= What you have to do =
Select each line where the word "materials" appears.
-- start --
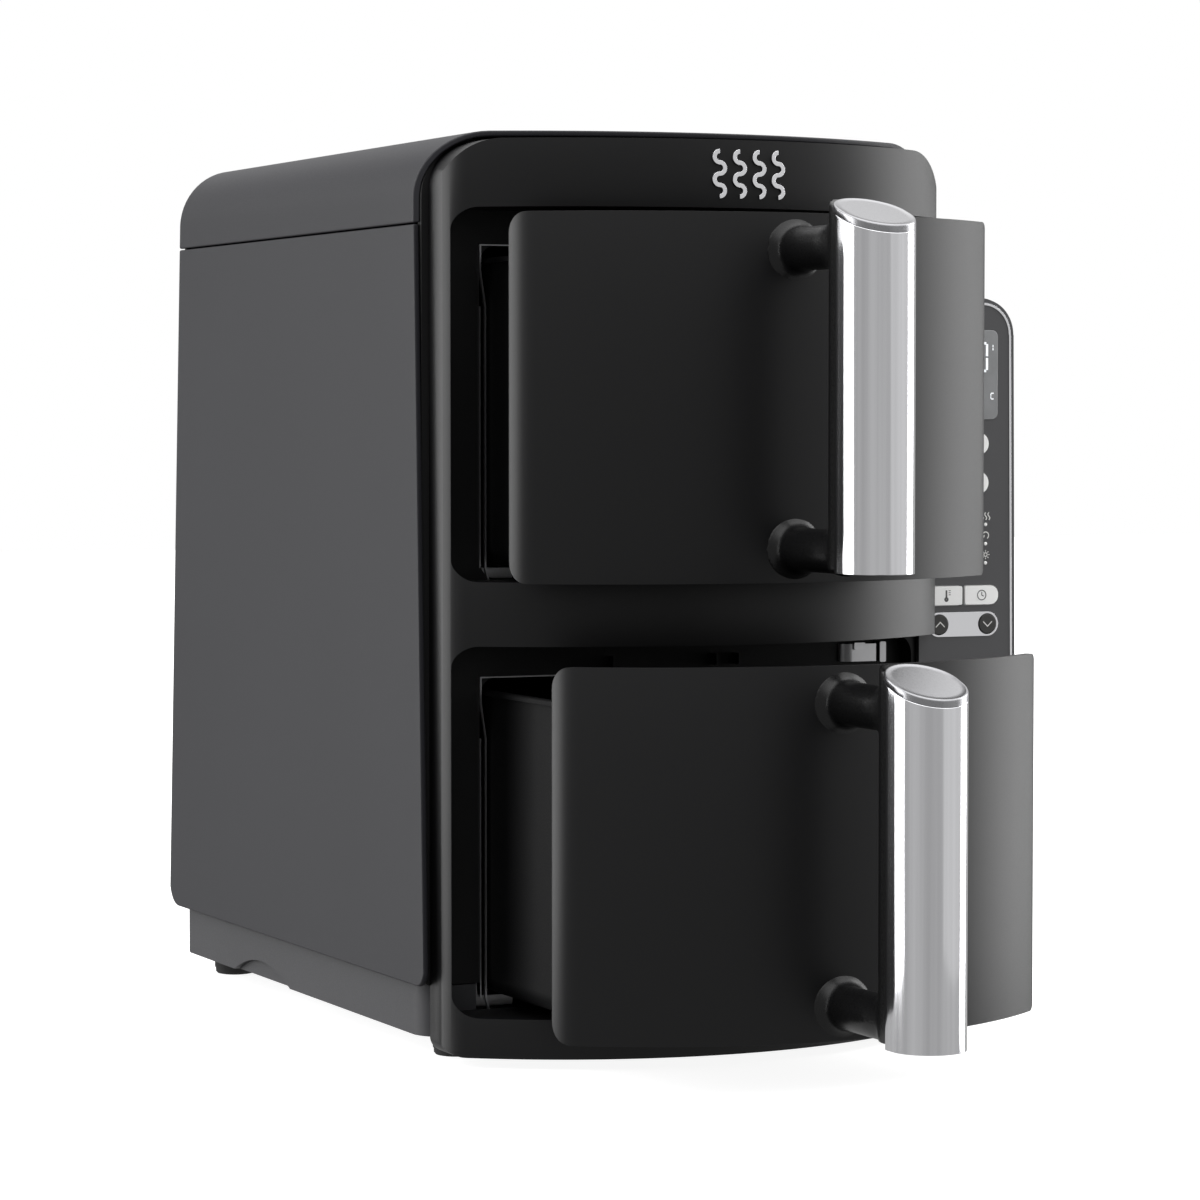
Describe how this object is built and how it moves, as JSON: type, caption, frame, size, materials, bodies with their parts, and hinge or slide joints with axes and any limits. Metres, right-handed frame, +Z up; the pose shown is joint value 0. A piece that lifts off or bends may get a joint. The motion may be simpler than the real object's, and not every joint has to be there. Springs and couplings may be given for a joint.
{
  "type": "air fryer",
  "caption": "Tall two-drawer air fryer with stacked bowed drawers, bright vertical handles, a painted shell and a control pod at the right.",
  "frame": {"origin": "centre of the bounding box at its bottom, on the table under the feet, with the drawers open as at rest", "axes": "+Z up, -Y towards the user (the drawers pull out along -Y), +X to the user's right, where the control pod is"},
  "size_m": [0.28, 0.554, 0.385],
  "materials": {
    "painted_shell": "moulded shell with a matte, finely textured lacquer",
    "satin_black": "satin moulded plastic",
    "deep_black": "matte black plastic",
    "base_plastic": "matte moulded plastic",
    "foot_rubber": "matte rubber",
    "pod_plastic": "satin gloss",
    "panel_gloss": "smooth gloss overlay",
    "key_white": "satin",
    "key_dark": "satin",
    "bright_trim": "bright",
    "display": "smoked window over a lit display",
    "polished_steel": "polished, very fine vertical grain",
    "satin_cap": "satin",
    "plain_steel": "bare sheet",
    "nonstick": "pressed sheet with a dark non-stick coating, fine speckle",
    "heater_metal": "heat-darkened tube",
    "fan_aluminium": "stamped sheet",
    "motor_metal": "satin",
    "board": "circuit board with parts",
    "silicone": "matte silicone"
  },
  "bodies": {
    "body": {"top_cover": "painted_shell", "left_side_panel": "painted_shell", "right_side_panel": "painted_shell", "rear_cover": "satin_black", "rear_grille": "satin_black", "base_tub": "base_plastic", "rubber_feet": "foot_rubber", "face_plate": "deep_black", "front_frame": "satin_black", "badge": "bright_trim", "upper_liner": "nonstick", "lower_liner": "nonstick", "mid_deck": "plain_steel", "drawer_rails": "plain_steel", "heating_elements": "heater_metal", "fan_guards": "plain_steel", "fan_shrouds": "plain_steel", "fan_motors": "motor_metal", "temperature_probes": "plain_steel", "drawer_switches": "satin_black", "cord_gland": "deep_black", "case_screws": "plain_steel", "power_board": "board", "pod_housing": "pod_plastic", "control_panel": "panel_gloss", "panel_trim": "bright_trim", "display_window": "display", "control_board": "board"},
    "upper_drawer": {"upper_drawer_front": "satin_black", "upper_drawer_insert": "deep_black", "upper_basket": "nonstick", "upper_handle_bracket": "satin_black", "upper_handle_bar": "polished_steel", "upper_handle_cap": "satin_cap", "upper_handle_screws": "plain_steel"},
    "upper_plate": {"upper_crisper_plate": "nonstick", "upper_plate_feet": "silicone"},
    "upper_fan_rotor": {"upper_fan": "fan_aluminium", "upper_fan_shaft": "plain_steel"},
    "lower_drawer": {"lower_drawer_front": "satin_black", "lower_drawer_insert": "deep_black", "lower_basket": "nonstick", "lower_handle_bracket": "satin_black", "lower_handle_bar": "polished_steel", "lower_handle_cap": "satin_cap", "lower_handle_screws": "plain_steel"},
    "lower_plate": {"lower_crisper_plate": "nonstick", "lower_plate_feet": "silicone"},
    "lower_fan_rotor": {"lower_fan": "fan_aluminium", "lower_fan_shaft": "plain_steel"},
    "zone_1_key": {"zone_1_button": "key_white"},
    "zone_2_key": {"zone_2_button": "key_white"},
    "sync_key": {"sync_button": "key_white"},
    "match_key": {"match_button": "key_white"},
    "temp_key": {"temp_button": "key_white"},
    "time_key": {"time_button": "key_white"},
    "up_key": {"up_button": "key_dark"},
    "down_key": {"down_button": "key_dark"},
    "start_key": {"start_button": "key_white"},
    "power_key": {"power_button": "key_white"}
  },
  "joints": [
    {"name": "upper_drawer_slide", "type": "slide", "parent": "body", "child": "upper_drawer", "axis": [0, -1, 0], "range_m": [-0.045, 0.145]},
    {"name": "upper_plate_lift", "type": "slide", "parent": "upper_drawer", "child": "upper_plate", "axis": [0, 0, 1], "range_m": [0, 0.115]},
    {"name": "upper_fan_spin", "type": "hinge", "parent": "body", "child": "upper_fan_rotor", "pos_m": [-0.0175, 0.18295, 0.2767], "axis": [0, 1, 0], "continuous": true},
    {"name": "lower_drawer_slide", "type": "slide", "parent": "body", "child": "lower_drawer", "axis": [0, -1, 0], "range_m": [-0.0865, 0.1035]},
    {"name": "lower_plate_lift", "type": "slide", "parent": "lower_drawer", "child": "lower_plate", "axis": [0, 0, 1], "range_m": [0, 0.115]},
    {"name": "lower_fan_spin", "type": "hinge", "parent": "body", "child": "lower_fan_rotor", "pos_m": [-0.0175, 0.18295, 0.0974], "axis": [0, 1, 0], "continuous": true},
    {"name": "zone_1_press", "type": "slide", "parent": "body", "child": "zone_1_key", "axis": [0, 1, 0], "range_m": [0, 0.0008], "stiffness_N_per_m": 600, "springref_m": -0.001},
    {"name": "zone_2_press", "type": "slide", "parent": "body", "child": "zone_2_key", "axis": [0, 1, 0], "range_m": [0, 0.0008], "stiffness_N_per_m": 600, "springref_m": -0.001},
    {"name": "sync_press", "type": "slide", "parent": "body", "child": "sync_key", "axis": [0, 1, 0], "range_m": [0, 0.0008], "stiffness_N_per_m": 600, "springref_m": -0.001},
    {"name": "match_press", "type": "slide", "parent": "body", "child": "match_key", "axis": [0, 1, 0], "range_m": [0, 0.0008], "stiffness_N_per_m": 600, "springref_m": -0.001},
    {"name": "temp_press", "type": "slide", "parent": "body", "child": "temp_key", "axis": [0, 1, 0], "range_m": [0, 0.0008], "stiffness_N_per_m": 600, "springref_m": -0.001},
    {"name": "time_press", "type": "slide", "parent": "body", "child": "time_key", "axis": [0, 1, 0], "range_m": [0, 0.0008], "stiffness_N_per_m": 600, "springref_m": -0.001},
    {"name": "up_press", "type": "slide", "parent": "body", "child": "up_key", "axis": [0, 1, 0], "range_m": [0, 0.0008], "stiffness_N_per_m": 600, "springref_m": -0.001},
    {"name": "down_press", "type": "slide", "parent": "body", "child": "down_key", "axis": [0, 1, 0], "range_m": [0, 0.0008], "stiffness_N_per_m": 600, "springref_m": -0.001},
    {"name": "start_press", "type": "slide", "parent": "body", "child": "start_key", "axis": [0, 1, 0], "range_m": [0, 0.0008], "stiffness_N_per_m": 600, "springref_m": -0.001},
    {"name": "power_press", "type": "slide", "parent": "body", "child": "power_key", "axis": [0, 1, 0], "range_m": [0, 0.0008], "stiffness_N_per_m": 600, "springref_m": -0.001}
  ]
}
-- end --
= Solution for this exercise =
Describe how this object is built and how it moves, as JSON: type, caption, frame, size, materials, bodies with their parts, and hinge or slide joints with axes and any limits. Metres, right-handed frame, +Z up; the pose shown is joint value 0. A piece that lifts off or bends may get a joint. The motion may be simpler than the real object's, and not every joint has to be there. Springs and couplings may be given for a joint.
  "materials": {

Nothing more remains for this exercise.